• _REQUIREMENT_: Copy out all the data, word for word.
□ □ □ □ □
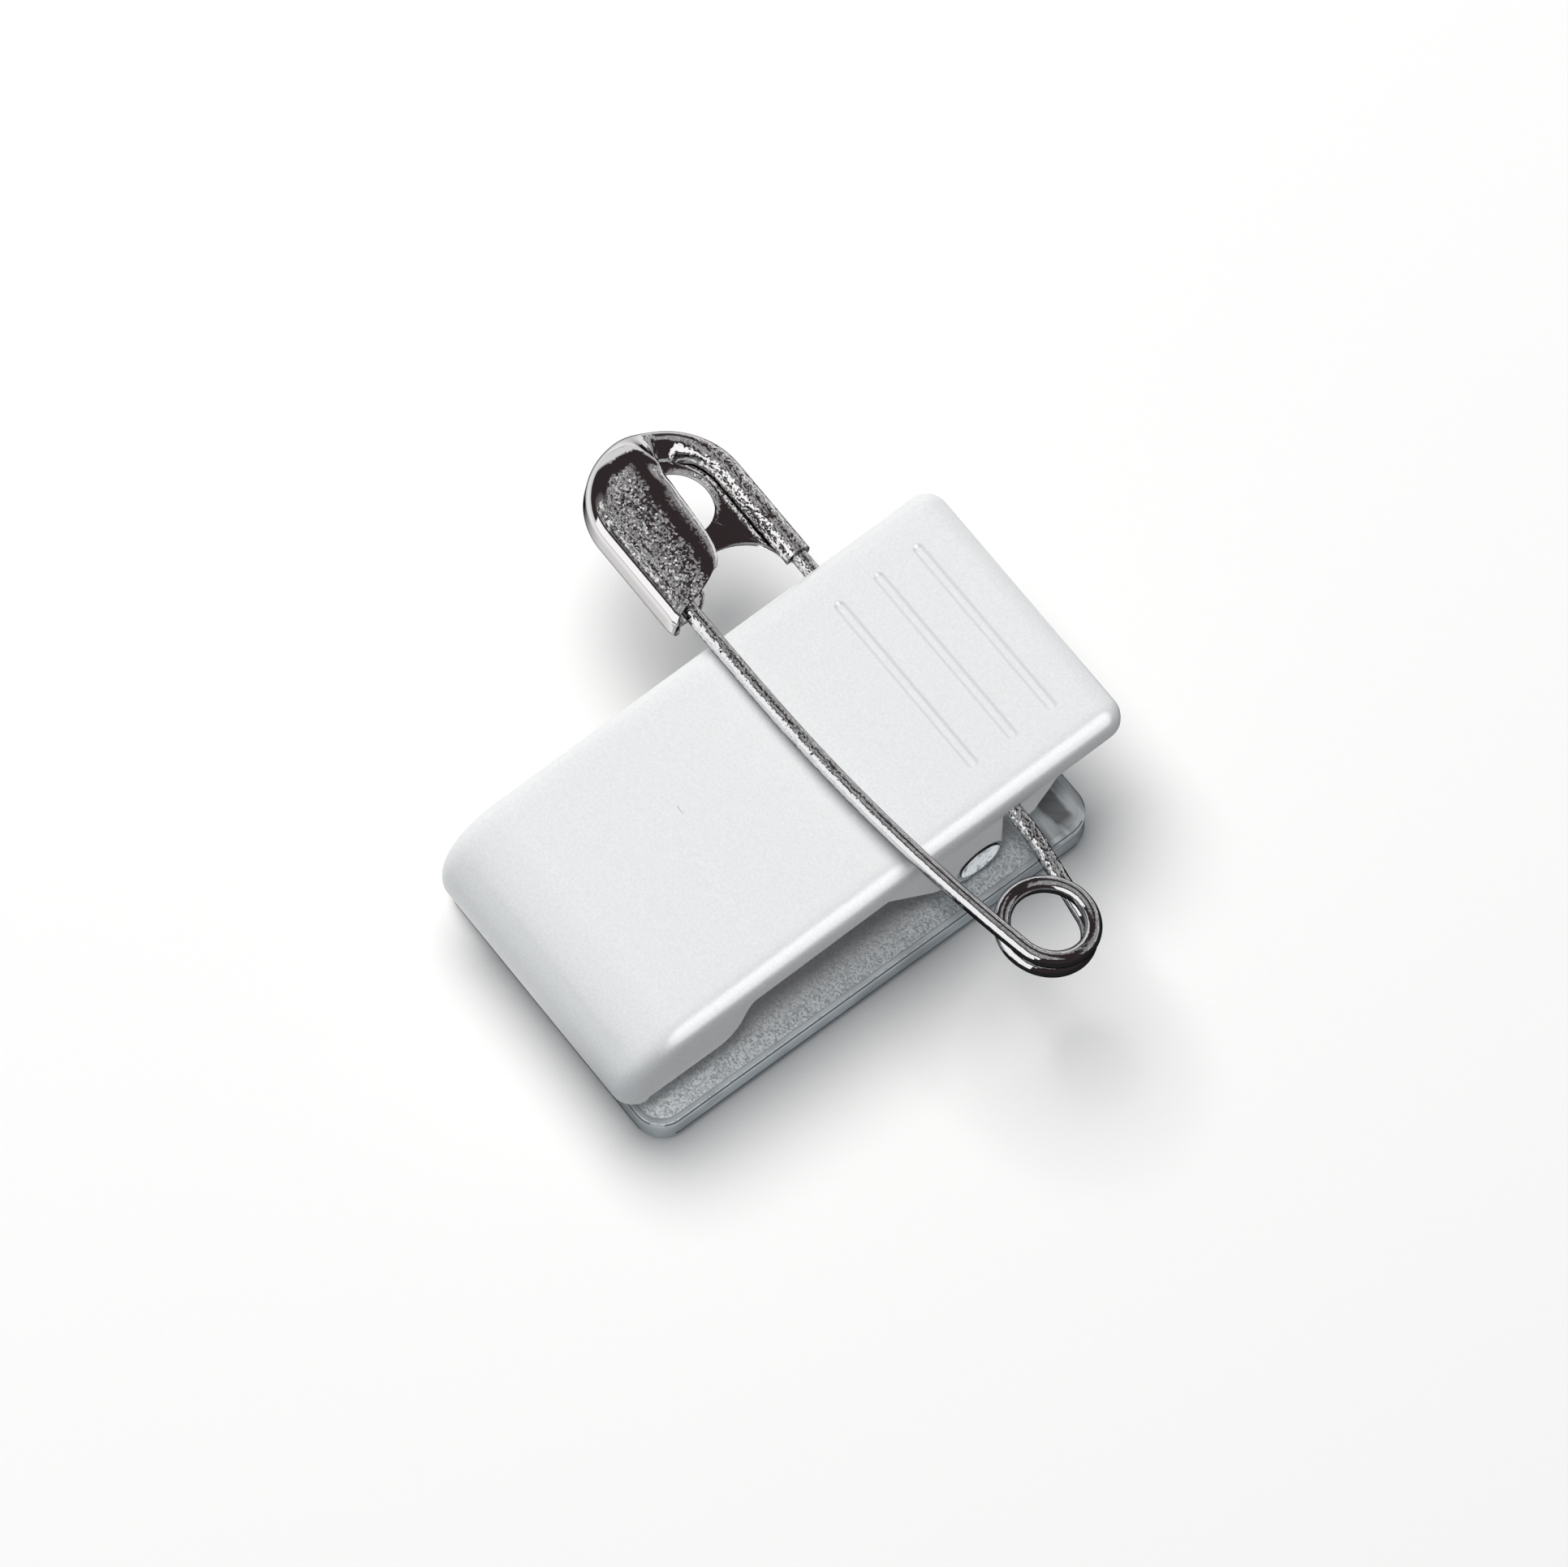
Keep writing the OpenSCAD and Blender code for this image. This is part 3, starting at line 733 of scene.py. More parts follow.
def wire_path():
    to_coil = (COIL_X - SPINE_BEND, BEND_RADIUS - COIL_OFFSET)
    bend = atan2(*to_coil) - acos((BEND_RADIUS - COIL_RADIUS) / hypot(*to_coil))
    first = pi / 2 - bend
    last = -2.5 * pi + ARM_EXIT
    start_x = COIL_X + COIL_RADIUS * cos(last)
    start_offset = COIL_OFFSET - COIL_RADIUS * sin(last)
    start_height = COIL_PITCH * (first - last) / (2 * pi)
    run = start_x - ARM_FAR_X
    drop = ARM_OFFSET - start_offset
    power = tan(ARM_EXIT) * run / drop
    places = [(x, 0.0, 0.0) for x in steps(SPINE_START, SPINE_BEND, 40)[:-1]]
    places += [(SPINE_BEND + BEND_RADIUS * sin(a), BEND_RADIUS * (1 - cos(a)), 0.0)
               for a in steps(0.0, bend, 8)[:-1]]
    places += [(COIL_X + COIL_RADIUS * cos(a), COIL_OFFSET - COIL_RADIUS * sin(a),
                COIL_PITCH * (first - a) / (2 * pi)) for a in steps(first, last, 130)]
    arm = steps(start_x, POINT_X + POINT_LENGTH, 90)[1:]
    arm += steps(POINT_X + POINT_LENGTH, POINT_X, POINT_STEPS)[1:]
    for x in arm:
        w = ARM_OFFSET - drop * (max(x - ARM_FAR_X, 0.0) / run) ** power
        h = ARM_HEIGHT + (start_height - ARM_HEIGHT) * ease((x - ARM_LOW_X) / (start_x - ARM_LOW_X))
        places.append((x, w, h))
    radii = []
    # the plating is pitted on the straight wire and smooth on the coil
    tags = []
    for i, (x, w, h) in enumerate(places):
        left = (x - POINT_X) / POINT_LENGTH
        if i < SPINE_POINTS:
            pitted = SPINE_PITTING * (1 - rise(x, *SPINE_FADING))
        else:
            pitted = ARM_PITTING - rise(x, *ARM_FADING)
        tags.append(pitted + SMOOTH_PITTING)
        tapering = i > len(places) - POINT_STEPS - 2 and left < 1
        radii.append(POINT_RADIUS + (WIRE - POINT_RADIUS) * left ** 0.6 if tapering else WIRE)
    # a slightly rounded end
    radii[0] = WIRE * 0.8
    return [in_pin(*p) for p in places], radii, tags


def make_wire(material):
    shape = Shape()
    path, radii, tags = wire_path()
    up = in_pin(0, 0, 1) - in_pin(0, 0, 0)
    sweep(shape, path, radii, up, 28, tags)
    return shape.finish("pin_wire_drawn", material, merge=0.002, sharp=60)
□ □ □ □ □
• _SOLVED PROBLEM_:
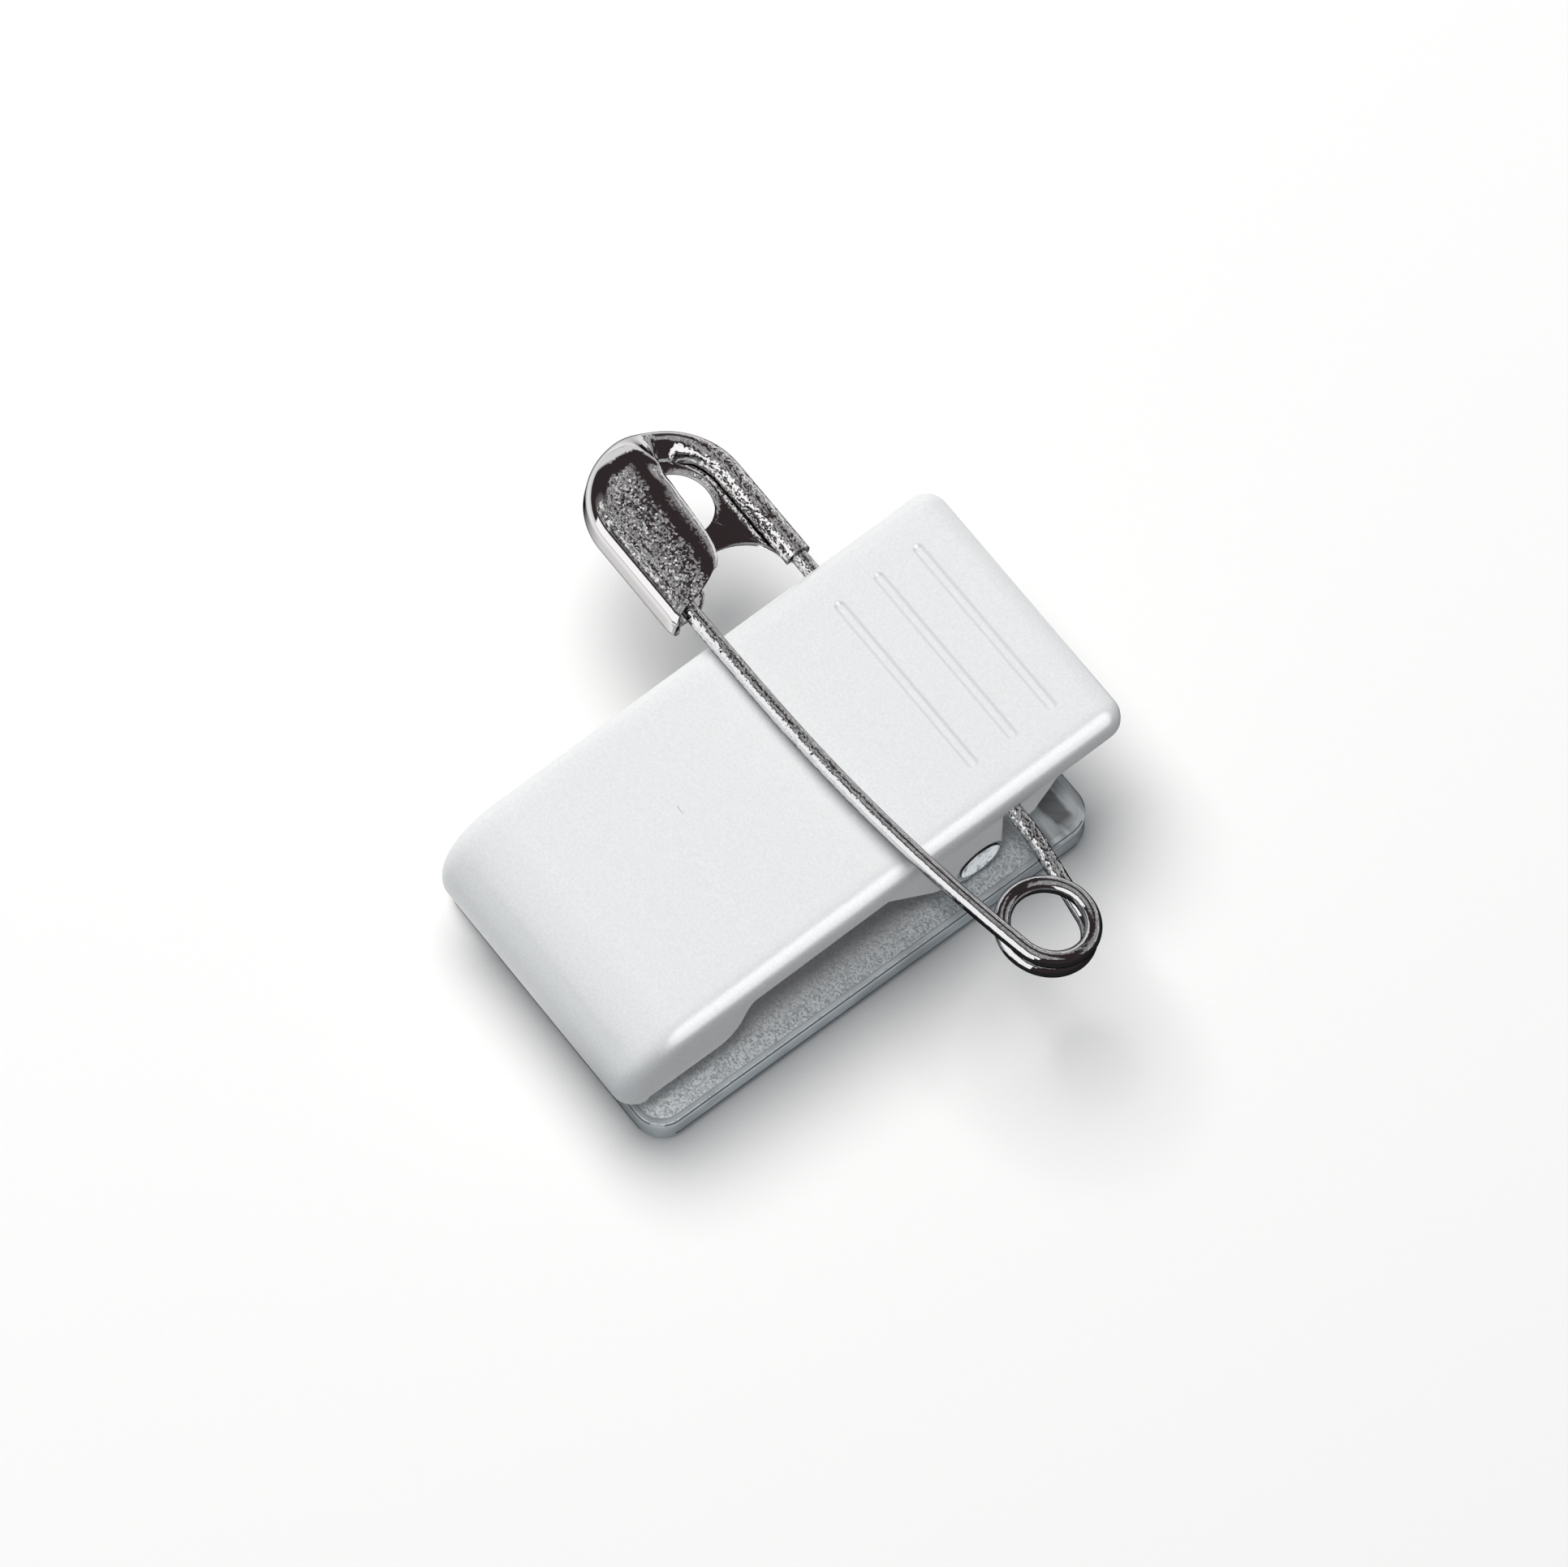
Keep writing the OpenSCAD and Blender code for this image. This is part 3, starting at line 733 of scene.py. More parts follow.
def wire_path():
    to_coil = (COIL_X - SPINE_BEND, BEND_RADIUS - COIL_OFFSET)
    bend = atan2(*to_coil) - acos((BEND_RADIUS - COIL_RADIUS) / hypot(*to_coil))
    first = pi / 2 - bend
    last = -2.5 * pi + ARM_EXIT
    start_x = COIL_X + COIL_RADIUS * cos(last)
    start_offset = COIL_OFFSET - COIL_RADIUS * sin(last)
    start_height = COIL_PITCH * (first - last) / (2 * pi)
    run = start_x - ARM_FAR_X
    drop = ARM_OFFSET - start_offset
    power = tan(ARM_EXIT) * run / drop
    places = [(x, 0.0, 0.0) for x in steps(SPINE_START, SPINE_BEND, 40)[:-1]]
    places += [(SPINE_BEND + BEND_RADIUS * sin(a), BEND_RADIUS * (1 - cos(a)), 0.0)
               for a in steps(0.0, bend, 8)[:-1]]
    places += [(COIL_X + COIL_RADIUS * cos(a), COIL_OFFSET - COIL_RADIUS * sin(a),
                COIL_PITCH * (first - a) / (2 * pi)) for a in steps(first, last, 130)]
    arm = steps(start_x, POINT_X + POINT_LENGTH, 90)[1:]
    arm += steps(POINT_X + POINT_LENGTH, POINT_X, POINT_STEPS)[1:]
    for x in arm:
        w = ARM_OFFSET - drop * (max(x - ARM_FAR_X, 0.0) / run) ** power
        h = ARM_HEIGHT + (start_height - ARM_HEIGHT) * ease((x - ARM_LOW_X) / (start_x - ARM_LOW_X))
        places.append((x, w, h))
    radii = []
    # the plating is pitted on the straight wire and smooth on the coil
    tags = []
    for i, (x, w, h) in enumerate(places):
        left = (x - POINT_X) / POINT_LENGTH
        if i < SPINE_POINTS:
            pitted = SPINE_PITTING * (1 - rise(x, *SPINE_FADING))
        else:
            pitted = ARM_PITTING - rise(x, *ARM_FADING)
        tags.append(pitted + SMOOTH_PITTING)
        tapering = i > len(places) - POINT_STEPS - 2 and left < 1
        radii.append(POINT_RADIUS + (WIRE - POINT_RADIUS) * left ** 0.6 if tapering else WIRE)
    # a slightly rounded end
    radii[0] = WIRE * 0.8
    return [in_pin(*p) for p in places], radii, tags


def make_wire(material):
    shape = Shape()
    path, radii, tags = wire_path()
    up = in_pin(0, 0, 1) - in_pin(0, 0, 0)
    sweep(shape, path, radii, up, 28, tags)
    return shape.finish("pin_wire_drawn", material, merge=0.002, sharp=60)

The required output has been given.